Assume that your marital home is worth $500,000 and there is no mortgage on it and you have no other marital assets to be divided. If you are awarded the marital home, you just received a $500,000 asset, while your spouse has received nothing.

To achieve an equitable division, the court could order that you refinance the home, taking out a mortgage of $250,000 that gets paid to your spouse. You then both leave the marriage with $250,000. As part of the refinancing, you will also likely need to remove your spouse’s name from the home.

How does a court choose who gets the house?

The court examines several different factors when determining which spouse receives the marital home. The spouse receiving it must be able to afford the costs.

When children are involved, the spouse who has primary custody of the children sometimes receives the marital home because the court does not want to move the children away from their primary residence.

You may worry that if you move out of the marital home you have no chance of it being awarded to you. This is not necessarily true.

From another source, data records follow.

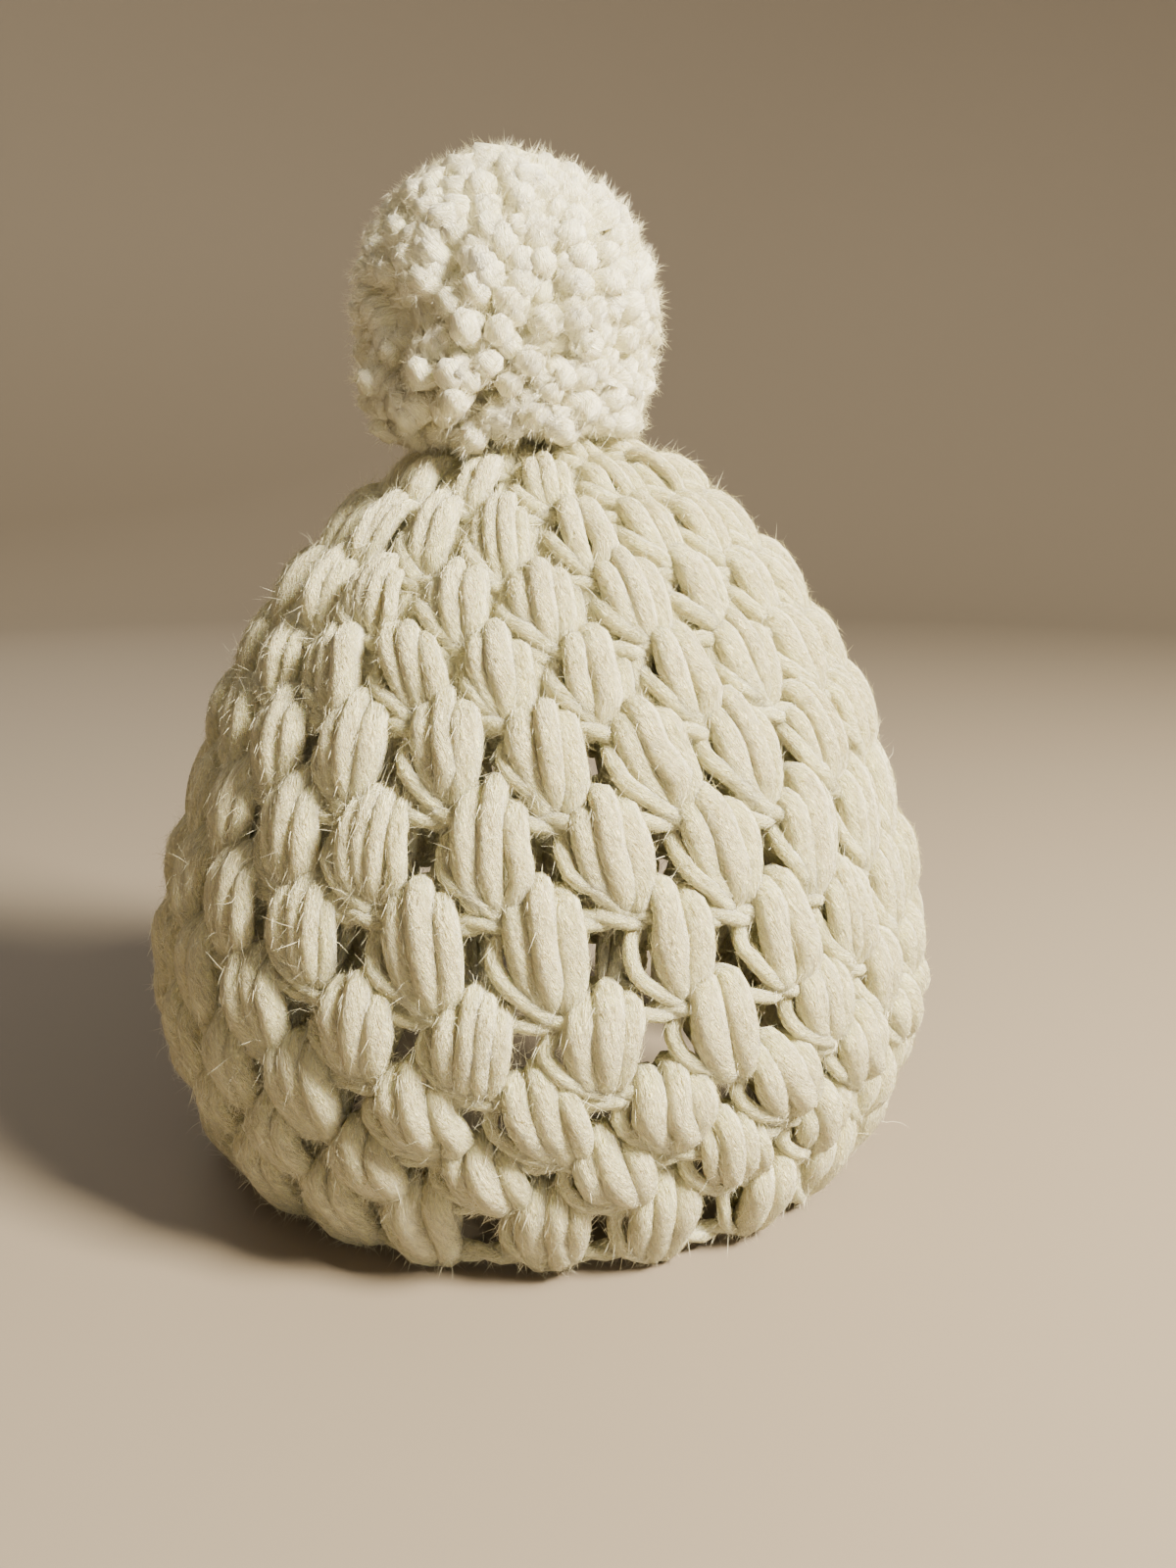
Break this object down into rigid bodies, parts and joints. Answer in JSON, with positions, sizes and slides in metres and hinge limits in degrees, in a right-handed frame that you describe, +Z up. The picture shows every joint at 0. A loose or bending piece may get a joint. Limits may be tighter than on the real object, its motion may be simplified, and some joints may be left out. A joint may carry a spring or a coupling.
{
  "type": "crocheted tea cosy",
  "caption": "Hollow dome of raised puff-stitch crochet in thick cream yarn, slotted each side for a spout and a handle, with a pompom on its closed crown.",
  "frame": {"origin": "middle of the hem, on the surface that the cosy stands on", "axes": "+Z up through the crown, +X to the spout slot, -X to the handle slot, -Y to the front"},
  "size_m": [0.1738, 0.1763, 0.2182],
  "materials": {
    "crochet_yarn": "soft matt single-ply yarn with a fuzzy halo",
    "pompom_yarn": "cut yarn, teased out and fluffy"
  },
  "bodies": {
    "root": {"cosy_body": "crochet_yarn", "pompom": "pompom_yarn"}
  },
  "joints": []
}
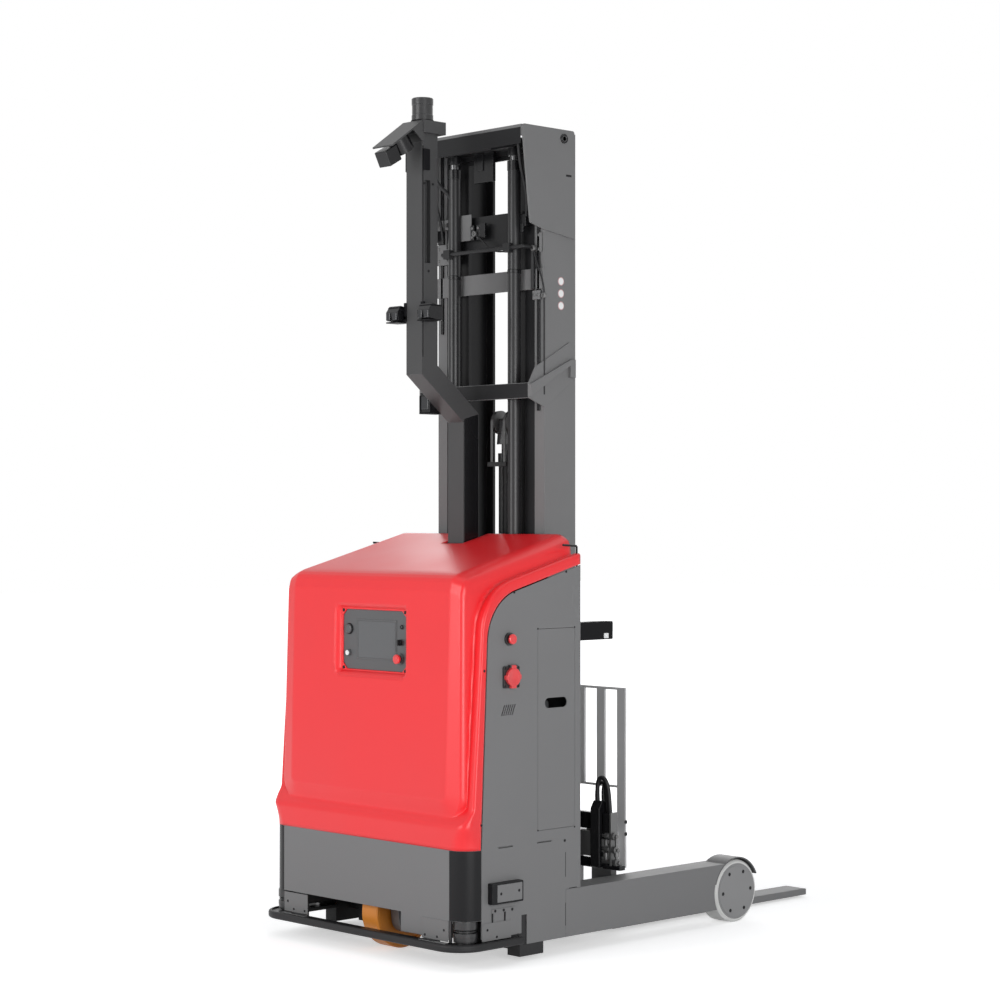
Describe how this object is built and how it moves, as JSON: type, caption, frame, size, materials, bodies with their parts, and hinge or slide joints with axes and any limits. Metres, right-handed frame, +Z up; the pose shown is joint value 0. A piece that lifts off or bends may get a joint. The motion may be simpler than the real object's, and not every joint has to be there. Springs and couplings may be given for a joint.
{
  "type": "driverless reach truck",
  "caption": "Driverless reach truck: boxy cabinet with operator panel, cranked sensor post, three-stage mast on straddle legs, side-shifting tilting forks and steered drive wheel.",
  "frame": {"origin": "centre of the footprint on the floor, midway between the front bumper and the fork tips", "axes": "+Z up, +Y towards the fork tips, +X to the right-hand side seen from the cabinet front looking along +Y"},
  "size_m": [1.33, 2.557, 3.695],
  "materials": {
    "body_red": "semi-gloss powder coat",
    "frame_black": "satin powder coat",
    "skirt_grey": "satin powder coat",
    "mast_black": "satin paint with grease film",
    "roller_steel": "ground and greased",
    "cylinder_black": "gloss paint",
    "rod_chrome": "hard chrome, polished",
    "chain_steel": "oiled leaf chain",
    "fork_steel": "satin black paint, worn tips",
    "wheel_hub": "satin painted disc",
    "wheel_tyre": "pale moulded polyurethane",
    "drive_tyre": "amber moulded polyurethane on a steel hub",
    "fender_grey": "satin paint",
    "rubber_black": "matt moulded rubber",
    "bumper_black": "satin paint",
    "scanner_black": "moulded housing with a dark window band",
    "sensor_black": "moulded housing and dark window",
    "lidar_black": "moulded housing and dark window",
    "camera_black": "moulded housing",
    "panel_grey": "textured operator panel",
    "estop_red": "moulded cap",
    "estop_collar": "moulded collar",
    "button_white": "moulded cap",
    "knob_black": "moulded knob",
    "socket_plastic": "moulded housing",
    "cap_red": "moulded lid",
    "contact_black": "moulded box",
    "battery_grey": "painted steel tray",
    "pump_grey": "painted tank and motor",
    "motor_black": "painted motor housing",
    "controller_alloy": "ribbed heat sink",
    "gear_steel": "machined and greased"
  },
  "bodies": {
    "chassis": {"chassis_frame": "frame_black", "right_side_panel": "skirt_grey", "left_side_panel": "skirt_grey", "right_leg": "skirt_grey", "left_leg": "skirt_grey", "front_cover": "body_red", "front_skirt": "skirt_grey", "bumper_plate": "bumper_black", "bumper_edge": "rubber_black", "corner_scanners": "scanner_black", "contact_box": "contact_black", "control_panel": "panel_grey", "estop_collars": "estop_collar", "charging_socket": "socket_plastic", "battery": "battery_grey", "hydraulic_unit": "pump_grey", "drive_controller": "controller_alloy", "steer_motor": "motor_black", "wheel_fenders": "fender_grey", "reach_cylinder": "cylinder_black", "sensor_post": "frame_black", "nav_lidar": "lidar_black", "post_sensors": "sensor_black"},
    "service_door": {"service_door": "skirt_grey"},
    "panel_estop": {"panel_estop": "estop_red"},
    "start_button": {"start_button": "button_white"},
    "mode_switch": {"mode_switch": "knob_black"},
    "right_estop": {"right_estop": "estop_red"},
    "left_estop": {"left_estop": "estop_red"},
    "socket_cap": {"socket_cap": "cap_red"},
    "drive_unit": {"drive_gearbox": "gear_steel", "traction_motor": "motor_black"},
    "drive_wheel": {"drive_wheel": "drive_tyre"},
    "steer_pinion": {"steer_pinion": "gear_steel"},
    "right_load_wheel": {"right_load_hub": "wheel_hub", "right_load_tyre": "wheel_tyre"},
    "left_load_wheel": {"left_load_hub": "wheel_hub", "left_load_tyre": "wheel_tyre"},
    "mast_base": {"reach_carriage": "mast_black", "outer_mast": "mast_black", "reach_rod": "rod_chrome", "lift_cylinders": "cylinder_black", "mast_cables": "rubber_black"},
    "front_reach_rollers": {"front_reach_rollers": "roller_steel"},
    "rear_reach_rollers": {"rear_reach_rollers": "roller_steel"},
    "mid_mast": {"mid_mast": "mast_black", "lift_rods": "rod_chrome"},
    "mid_rollers": {"mid_rollers": "roller_steel"},
    "inner_mast": {"inner_mast": "mast_black", "free_lift_cylinder": "cylinder_black"},
    "inner_rollers": {"inner_rollers": "roller_steel"},
    "free_lift_head": {"free_lift_head": "rod_chrome"},
    "chain_sheaves": {"chain_sheaves": "roller_steel"},
    "lift_chains": {"lift_chains": "chain_steel"},
    "fork_carriage": {"fork_carriage": "mast_black", "camera_box": "camera_black"},
    "carriage_rollers": {"carriage_rollers": "roller_steel"},
    "side_shift": {"side_shift_frame": "mast_black"},
    "fork_frame": {"fork_frame": "mast_black", "forks": "fork_steel"}
  },
  "joints": [
    {"name": "door_swing", "type": "hinge", "parent": "chassis", "child": "service_door", "pos_m": [0.6325, -0.794, 0.96], "axis": [0, 0, -1], "range_deg": [0, 100]},
    {"name": "right_estop_press", "type": "slide", "parent": "chassis", "child": "right_estop", "axis": [-1, 0, 0], "range_m": [0, 0.005], "stiffness_N_per_m": 900, "springref_m": -0.004},
    {"name": "left_estop_press", "type": "slide", "parent": "chassis", "child": "left_estop", "axis": [1, 0, 0], "range_m": [0, 0.005], "stiffness_N_per_m": 900, "springref_m": -0.004},
    {"name": "panel_estop_press", "type": "slide", "parent": "chassis", "child": "panel_estop", "axis": [0, 1, 0], "range_m": [0, 0.005], "stiffness_N_per_m": 900, "springref_m": -0.004},
    {"name": "start_press", "type": "slide", "parent": "chassis", "child": "start_button", "axis": [0, 1, 0], "range_m": [0, 0.003], "stiffness_N_per_m": 600, "springref_m": -0.004},
    {"name": "mode_turn", "type": "hinge", "parent": "chassis", "child": "mode_switch", "pos_m": [0.187, -1.1715, 1.329], "axis": [0, 1, 0], "range_deg": [-45, 45]},
    {"name": "socket_cap_lift", "type": "hinge", "parent": "chassis", "child": "socket_cap", "pos_m": [0.651, -0.9575, 1.241], "axis": [0, -1, 0], "range_deg": [0, 100]},
    {"name": "steer", "type": "hinge", "parent": "chassis", "child": "drive_unit", "pos_m": [0, -1.0285, 0.4], "axis": [0, 0, 1], "range_deg": [-95, 95]},
    {"name": "steer_pinion_spin", "type": "hinge", "parent": "chassis", "child": "steer_pinion", "pos_m": [-0.15274, -0.87576, 0.5], "axis": [0, 0, 1], "range_deg": [-480, 480]},
    {"name": "drive_spin", "type": "hinge", "parent": "drive_unit", "child": "drive_wheel", "pos_m": [0, -1.0285, 0.16], "axis": [1, 0, 0], "continuous": true},
    {"name": "right_load_spin", "type": "hinge", "parent": "chassis", "child": "right_load_wheel", "pos_m": [0.58, 0.4925, 0.1425], "axis": [1, 0, 0], "continuous": true},
    {"name": "left_load_spin", "type": "hinge", "parent": "chassis", "child": "left_load_wheel", "pos_m": [-0.58, 0.4925, 0.1425], "axis": [1, 0, 0], "continuous": true},
    {"name": "mast_reach", "type": "slide", "parent": "chassis", "child": "mast_base", "axis": [0, 1, 0], "range_m": [0, 0.49]},
    {"name": "front_reach_roll", "type": "hinge", "parent": "mast_base", "child": "front_reach_rollers", "pos_m": [0.58, -0.4335, 0.175], "axis": [1, 0, 0], "range_deg": [-440, 0]},
    {"name": "rear_reach_roll", "type": "hinge", "parent": "mast_base", "child": "rear_reach_rollers", "pos_m": [0.58, -0.2835, 0.175], "axis": [1, 0, 0], "range_deg": [-440, 0]},
    {"name": "mid_lift", "type": "slide", "parent": "mast_base", "child": "mid_mast", "axis": [0, 0, 1], "range_m": [0, 2.6]},
    {"name": "mid_roll", "type": "hinge", "parent": "mid_mast", "child": "mid_rollers", "pos_m": [0.3, -0.371, 0.182], "axis": [1, 0, 0], "range_deg": [-10, 1900]},
    {"name": "inner_lift", "type": "slide", "parent": "mid_mast", "child": "inner_mast", "axis": [0, 0, 1], "range_m": [0, 2.6]},
    {"name": "inner_roll", "type": "hinge", "parent": "inner_mast", "child": "inner_rollers", "pos_m": [0.24, -0.371, 0.182], "axis": [1, 0, 0], "range_deg": [-10, 2000]},
    {"name": "fork_lift", "type": "slide", "parent": "inner_mast", "child": "fork_carriage", "axis": [0, 0, 1], "range_m": [0, 2.3]},
    {"name": "carriage_roll", "type": "hinge", "parent": "fork_carriage", "child": "carriage_rollers", "pos_m": [0.18, -0.367, 0.69], "axis": [1, 0, 0], "range_deg": [-10, 1950]},
    {"name": "free_lift", "type": "slide", "parent": "inner_mast", "child": "free_lift_head", "axis": [0, 0, 1], "range_m": [0, 1.15]},
    {"name": "sheave_spin", "type": "hinge", "parent": "free_lift_head", "child": "chain_sheaves", "pos_m": [0, -0.367, 2.29], "axis": [1, 0, 0], "range_deg": [-1400, 10]},
    {"name": "chain_run", "type": "slide", "parent": "inner_mast", "child": "lift_chains", "axis": [0, 0, 1], "range_m": [0, 1.15], "deforming": ["lift_chains"]},
    {"name": "side_shift", "type": "slide", "parent": "fork_carriage", "child": "side_shift", "axis": [1, 0, 0], "range_m": [-0.06, 0.06]},
    {"name": "fork_tilt", "type": "hinge", "parent": "side_shift", "child": "fork_frame", "pos_m": [0, -0.1765, 0.355], "axis": [1, 0, 0], "range_deg": [-2, 4]}
  ],
  "couplings": [
    {"joint": "steer_pinion_spin", "follows": "steer", "ratio": -5},
    {"joint": "front_reach_roll", "follows": "mast_reach", "rad_per_m": -15.456},
    {"joint": "rear_reach_roll", "follows": "mast_reach", "rad_per_m": -15.456},
    {"joint": "inner_lift", "follows": "mid_lift", "ratio": 1},
    {"joint": "mid_roll", "follows": "mid_lift", "rad_per_m": 12.626},
    {"joint": "inner_roll", "follows": "mid_lift", "rad_per_m": 13.123},
    {"joint": "carriage_roll", "follows": "fork_lift", "rad_per_m": 14.451},
    {"joint": "free_lift", "follows": "fork_lift", "ratio": 0.5},
    {"joint": "chain_run", "follows": "fork_lift", "ratio": 0.5},
    {"joint": "sheave_spin", "follows": "fork_lift", "rad_per_m": -10}
  ]
}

Sometimes people leave their homes for valid reasons, such as to escape an abusive situation. The home is still marital property and you have an equal right to it. However, which spouse is still living in the home will be a factor the court examines.

Other types of real estate

If you own other real estate besides a marital home, the same general equitable distribution rules apply. One spouse may receive the marital residence, while the other spouse receives the vacation home, provided they are of relatively equal value.

You might own real estate that is separate property. This may be a situation where the court would award an unequal division of marital property to obtain a fair outcome. Your spouse may receive the marital home and not be required to pay you a portion of the equity since you own a piece of separate property.